(Scripts that build objects)
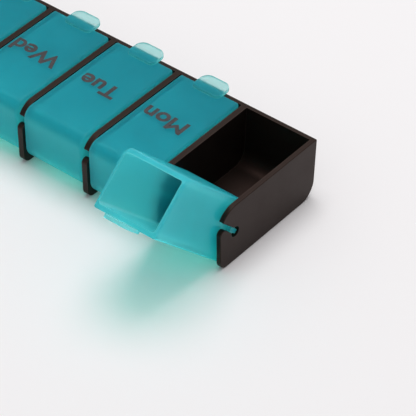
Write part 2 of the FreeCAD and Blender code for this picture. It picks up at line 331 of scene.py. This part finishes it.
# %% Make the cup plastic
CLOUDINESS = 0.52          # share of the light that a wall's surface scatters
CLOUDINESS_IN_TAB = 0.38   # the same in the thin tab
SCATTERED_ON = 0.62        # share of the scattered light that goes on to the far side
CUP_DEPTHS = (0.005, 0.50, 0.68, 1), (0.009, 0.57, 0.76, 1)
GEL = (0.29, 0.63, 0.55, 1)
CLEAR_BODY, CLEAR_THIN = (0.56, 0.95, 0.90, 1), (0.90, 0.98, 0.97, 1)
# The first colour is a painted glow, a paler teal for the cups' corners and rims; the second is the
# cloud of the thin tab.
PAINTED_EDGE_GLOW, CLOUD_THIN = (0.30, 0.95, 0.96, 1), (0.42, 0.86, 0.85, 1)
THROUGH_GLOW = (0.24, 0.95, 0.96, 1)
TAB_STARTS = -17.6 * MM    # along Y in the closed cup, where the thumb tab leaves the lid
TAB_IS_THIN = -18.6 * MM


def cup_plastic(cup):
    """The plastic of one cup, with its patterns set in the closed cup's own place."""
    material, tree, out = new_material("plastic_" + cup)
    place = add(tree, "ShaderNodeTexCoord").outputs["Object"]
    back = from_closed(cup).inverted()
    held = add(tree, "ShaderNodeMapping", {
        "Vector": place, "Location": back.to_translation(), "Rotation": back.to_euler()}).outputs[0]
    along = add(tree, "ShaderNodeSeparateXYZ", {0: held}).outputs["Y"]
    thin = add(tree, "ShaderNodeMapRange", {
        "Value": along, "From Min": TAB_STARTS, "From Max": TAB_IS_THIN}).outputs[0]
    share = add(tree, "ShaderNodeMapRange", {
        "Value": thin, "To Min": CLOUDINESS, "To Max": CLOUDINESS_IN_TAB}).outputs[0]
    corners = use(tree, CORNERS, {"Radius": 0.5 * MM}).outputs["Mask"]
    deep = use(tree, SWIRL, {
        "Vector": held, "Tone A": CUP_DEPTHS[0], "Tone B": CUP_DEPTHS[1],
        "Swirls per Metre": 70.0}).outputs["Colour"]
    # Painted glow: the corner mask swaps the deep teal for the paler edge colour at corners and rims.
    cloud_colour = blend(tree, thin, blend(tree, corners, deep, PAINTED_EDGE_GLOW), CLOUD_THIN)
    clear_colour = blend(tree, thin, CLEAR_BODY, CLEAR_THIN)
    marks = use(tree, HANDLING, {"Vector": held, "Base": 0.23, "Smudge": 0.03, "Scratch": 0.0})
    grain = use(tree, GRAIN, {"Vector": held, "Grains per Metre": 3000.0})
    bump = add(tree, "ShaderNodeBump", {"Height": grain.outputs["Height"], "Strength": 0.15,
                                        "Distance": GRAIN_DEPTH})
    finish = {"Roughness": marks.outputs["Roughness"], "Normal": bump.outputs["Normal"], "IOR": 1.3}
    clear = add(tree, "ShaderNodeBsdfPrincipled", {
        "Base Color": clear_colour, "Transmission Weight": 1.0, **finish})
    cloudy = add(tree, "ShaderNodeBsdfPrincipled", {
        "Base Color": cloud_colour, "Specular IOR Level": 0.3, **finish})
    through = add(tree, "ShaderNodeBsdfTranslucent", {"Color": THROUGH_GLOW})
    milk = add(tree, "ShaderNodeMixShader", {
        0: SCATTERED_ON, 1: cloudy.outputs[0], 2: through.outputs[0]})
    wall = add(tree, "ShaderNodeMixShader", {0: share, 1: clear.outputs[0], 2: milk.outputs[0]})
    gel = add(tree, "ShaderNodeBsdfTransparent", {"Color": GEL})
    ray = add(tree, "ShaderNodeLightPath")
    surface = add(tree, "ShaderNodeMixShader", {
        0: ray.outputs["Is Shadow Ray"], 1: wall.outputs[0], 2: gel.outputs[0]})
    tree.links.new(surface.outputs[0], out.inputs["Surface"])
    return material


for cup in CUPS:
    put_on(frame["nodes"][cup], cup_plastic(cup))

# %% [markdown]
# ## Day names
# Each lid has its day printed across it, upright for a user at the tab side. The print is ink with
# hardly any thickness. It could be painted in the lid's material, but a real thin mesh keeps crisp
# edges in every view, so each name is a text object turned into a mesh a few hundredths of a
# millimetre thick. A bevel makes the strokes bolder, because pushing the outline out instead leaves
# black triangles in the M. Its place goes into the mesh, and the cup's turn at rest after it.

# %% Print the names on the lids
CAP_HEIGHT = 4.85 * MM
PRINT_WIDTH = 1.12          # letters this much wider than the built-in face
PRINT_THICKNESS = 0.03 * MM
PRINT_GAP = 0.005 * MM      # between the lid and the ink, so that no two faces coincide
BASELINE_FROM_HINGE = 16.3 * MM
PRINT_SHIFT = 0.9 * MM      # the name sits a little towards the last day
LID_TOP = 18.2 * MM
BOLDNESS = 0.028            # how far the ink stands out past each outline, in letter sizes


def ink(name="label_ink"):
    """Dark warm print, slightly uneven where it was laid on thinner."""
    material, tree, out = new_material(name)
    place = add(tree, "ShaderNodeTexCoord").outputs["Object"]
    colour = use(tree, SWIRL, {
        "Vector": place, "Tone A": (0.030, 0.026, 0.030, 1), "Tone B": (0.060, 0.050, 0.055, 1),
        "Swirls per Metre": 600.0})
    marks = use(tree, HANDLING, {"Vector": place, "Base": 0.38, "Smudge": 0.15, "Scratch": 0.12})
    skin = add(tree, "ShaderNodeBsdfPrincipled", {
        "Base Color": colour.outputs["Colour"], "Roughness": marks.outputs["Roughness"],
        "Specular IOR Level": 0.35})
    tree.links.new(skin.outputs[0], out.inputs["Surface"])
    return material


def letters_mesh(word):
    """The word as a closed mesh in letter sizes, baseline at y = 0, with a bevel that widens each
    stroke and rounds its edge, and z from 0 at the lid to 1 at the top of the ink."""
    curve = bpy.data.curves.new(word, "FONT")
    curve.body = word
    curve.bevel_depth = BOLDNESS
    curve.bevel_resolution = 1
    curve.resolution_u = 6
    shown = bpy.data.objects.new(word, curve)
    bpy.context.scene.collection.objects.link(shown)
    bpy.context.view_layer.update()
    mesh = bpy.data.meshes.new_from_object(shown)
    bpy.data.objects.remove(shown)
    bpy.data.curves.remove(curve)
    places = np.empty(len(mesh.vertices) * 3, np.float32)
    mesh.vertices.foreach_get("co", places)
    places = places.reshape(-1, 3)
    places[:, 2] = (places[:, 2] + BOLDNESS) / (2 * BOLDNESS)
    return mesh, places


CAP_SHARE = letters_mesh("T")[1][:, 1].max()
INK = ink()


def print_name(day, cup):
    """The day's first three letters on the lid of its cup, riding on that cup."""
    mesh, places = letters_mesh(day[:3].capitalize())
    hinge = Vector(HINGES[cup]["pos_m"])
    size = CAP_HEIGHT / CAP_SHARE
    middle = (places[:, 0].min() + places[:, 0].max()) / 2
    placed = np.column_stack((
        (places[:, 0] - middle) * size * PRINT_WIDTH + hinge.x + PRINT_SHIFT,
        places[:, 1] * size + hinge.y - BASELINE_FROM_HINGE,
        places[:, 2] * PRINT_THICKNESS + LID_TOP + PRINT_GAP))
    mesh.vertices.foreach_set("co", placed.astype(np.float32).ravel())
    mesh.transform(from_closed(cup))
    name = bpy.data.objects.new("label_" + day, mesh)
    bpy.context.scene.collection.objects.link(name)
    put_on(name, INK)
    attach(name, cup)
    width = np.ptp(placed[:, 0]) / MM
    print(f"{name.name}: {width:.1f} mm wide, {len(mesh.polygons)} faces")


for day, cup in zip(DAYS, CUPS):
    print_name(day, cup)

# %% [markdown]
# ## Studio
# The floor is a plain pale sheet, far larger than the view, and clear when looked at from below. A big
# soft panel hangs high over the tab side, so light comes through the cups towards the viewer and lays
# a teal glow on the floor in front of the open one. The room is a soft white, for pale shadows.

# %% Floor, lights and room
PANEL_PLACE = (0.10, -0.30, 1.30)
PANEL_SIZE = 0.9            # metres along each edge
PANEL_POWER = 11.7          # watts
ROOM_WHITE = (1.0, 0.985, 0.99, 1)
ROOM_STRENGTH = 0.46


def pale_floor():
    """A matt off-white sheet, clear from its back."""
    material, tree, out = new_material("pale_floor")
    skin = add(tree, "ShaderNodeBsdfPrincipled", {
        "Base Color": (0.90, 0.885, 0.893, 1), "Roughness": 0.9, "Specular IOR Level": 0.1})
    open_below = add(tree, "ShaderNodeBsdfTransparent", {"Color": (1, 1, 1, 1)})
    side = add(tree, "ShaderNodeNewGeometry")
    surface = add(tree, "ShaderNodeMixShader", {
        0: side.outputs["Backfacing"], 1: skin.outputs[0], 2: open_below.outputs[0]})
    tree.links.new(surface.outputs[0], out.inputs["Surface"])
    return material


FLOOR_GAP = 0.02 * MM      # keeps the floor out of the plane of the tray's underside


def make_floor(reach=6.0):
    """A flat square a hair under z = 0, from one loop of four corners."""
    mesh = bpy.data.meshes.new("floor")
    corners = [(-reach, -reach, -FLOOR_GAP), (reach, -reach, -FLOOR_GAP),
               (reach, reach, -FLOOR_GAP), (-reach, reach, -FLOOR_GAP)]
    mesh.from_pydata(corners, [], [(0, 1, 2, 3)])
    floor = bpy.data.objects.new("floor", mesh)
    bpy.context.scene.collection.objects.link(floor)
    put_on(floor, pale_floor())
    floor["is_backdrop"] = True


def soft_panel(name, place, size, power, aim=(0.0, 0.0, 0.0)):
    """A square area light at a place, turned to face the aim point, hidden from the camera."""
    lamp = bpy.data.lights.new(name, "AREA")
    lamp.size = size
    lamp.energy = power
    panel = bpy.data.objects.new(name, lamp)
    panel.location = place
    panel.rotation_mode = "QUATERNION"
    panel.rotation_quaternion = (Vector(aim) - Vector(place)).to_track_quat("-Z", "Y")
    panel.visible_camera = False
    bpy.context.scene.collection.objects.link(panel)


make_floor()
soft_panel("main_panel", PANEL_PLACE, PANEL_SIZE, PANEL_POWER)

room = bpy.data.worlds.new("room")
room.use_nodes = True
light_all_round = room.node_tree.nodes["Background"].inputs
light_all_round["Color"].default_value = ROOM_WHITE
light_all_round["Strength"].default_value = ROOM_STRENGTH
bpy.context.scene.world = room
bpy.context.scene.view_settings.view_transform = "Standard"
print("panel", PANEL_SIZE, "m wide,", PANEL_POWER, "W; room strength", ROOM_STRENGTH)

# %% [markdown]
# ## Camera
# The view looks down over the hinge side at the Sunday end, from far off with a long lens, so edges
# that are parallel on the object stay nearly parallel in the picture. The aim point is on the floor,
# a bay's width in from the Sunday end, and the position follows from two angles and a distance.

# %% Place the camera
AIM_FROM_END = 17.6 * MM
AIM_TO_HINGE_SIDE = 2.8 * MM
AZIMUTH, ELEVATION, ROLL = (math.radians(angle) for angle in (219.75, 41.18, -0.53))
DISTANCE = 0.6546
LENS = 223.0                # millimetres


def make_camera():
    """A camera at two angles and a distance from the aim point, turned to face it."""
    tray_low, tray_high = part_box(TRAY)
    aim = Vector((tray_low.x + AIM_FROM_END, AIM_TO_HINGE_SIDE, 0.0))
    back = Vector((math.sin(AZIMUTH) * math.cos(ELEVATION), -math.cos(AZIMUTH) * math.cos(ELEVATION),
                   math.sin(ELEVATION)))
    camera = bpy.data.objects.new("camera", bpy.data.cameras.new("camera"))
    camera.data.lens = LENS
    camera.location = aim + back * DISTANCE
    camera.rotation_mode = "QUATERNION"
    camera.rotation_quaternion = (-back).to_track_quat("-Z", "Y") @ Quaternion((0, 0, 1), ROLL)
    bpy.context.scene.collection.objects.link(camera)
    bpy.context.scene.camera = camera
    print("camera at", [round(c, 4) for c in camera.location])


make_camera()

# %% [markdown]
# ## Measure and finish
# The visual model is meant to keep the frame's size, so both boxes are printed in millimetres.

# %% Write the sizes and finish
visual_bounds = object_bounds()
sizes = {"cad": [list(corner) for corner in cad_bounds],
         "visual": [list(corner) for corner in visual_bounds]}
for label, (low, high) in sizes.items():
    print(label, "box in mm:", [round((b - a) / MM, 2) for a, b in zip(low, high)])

...

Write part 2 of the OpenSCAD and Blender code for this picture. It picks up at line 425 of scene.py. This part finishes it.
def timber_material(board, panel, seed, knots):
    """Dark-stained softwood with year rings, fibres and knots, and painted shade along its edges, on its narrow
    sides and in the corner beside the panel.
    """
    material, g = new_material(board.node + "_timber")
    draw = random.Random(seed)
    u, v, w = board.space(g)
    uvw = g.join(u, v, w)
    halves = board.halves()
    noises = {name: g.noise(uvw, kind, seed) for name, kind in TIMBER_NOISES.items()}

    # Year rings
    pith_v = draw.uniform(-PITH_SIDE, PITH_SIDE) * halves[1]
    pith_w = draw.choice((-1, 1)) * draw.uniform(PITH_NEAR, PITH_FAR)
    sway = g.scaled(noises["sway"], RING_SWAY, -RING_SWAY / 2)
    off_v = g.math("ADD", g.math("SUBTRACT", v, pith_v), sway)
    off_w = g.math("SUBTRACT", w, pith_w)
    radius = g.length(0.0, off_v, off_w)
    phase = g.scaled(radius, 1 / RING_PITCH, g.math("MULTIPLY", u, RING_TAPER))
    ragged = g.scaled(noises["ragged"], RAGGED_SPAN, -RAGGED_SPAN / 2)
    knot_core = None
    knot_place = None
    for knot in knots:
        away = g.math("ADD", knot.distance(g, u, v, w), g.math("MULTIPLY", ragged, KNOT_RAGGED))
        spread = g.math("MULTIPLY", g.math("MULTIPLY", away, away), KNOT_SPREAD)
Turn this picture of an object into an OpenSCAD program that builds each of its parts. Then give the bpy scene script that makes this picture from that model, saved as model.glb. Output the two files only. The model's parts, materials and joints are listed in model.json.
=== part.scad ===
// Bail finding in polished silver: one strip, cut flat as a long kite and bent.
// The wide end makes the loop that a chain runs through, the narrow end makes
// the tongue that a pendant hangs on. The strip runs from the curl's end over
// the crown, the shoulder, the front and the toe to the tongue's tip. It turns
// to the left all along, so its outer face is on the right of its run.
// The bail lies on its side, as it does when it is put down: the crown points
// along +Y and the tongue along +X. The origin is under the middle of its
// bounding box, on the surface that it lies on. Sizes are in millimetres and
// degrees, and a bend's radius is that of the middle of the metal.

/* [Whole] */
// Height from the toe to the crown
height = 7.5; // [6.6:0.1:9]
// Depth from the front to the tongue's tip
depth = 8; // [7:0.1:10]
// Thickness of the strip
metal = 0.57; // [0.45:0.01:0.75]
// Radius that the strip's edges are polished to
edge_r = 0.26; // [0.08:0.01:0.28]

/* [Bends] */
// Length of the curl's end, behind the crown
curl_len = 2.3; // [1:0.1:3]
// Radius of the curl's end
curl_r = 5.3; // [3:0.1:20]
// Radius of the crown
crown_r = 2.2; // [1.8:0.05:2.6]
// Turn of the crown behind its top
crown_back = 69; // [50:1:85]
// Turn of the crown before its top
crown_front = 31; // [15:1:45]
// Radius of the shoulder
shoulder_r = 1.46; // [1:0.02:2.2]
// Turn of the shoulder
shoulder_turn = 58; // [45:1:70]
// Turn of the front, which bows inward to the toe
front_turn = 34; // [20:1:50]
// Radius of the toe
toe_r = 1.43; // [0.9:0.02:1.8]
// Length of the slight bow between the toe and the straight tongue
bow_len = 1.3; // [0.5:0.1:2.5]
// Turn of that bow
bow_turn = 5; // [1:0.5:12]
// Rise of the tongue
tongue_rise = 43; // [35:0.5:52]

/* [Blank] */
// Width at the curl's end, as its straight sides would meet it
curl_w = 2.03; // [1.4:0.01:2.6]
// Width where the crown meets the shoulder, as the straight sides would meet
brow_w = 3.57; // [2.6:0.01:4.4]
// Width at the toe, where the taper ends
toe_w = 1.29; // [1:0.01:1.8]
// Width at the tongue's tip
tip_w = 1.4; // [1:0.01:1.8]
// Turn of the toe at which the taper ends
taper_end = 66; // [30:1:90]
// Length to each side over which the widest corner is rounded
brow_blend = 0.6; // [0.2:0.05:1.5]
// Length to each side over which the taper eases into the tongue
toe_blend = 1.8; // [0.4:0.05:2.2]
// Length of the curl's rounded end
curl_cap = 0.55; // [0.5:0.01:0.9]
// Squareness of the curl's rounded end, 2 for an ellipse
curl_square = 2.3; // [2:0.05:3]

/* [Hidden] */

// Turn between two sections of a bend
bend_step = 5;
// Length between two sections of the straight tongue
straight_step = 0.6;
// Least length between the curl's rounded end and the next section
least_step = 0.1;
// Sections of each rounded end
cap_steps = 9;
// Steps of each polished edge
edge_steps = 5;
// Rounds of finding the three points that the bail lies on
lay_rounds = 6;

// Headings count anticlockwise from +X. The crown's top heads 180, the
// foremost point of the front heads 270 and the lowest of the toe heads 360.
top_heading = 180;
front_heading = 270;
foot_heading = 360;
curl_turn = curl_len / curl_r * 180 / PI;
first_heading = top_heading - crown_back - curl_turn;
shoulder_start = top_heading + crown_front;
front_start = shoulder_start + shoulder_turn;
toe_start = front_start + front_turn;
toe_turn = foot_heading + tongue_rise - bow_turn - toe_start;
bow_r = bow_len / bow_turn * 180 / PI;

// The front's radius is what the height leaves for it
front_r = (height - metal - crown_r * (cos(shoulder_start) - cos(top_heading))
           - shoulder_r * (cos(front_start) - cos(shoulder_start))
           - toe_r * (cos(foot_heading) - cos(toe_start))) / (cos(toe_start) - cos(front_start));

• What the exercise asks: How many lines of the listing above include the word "Write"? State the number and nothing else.

• Correct result: 3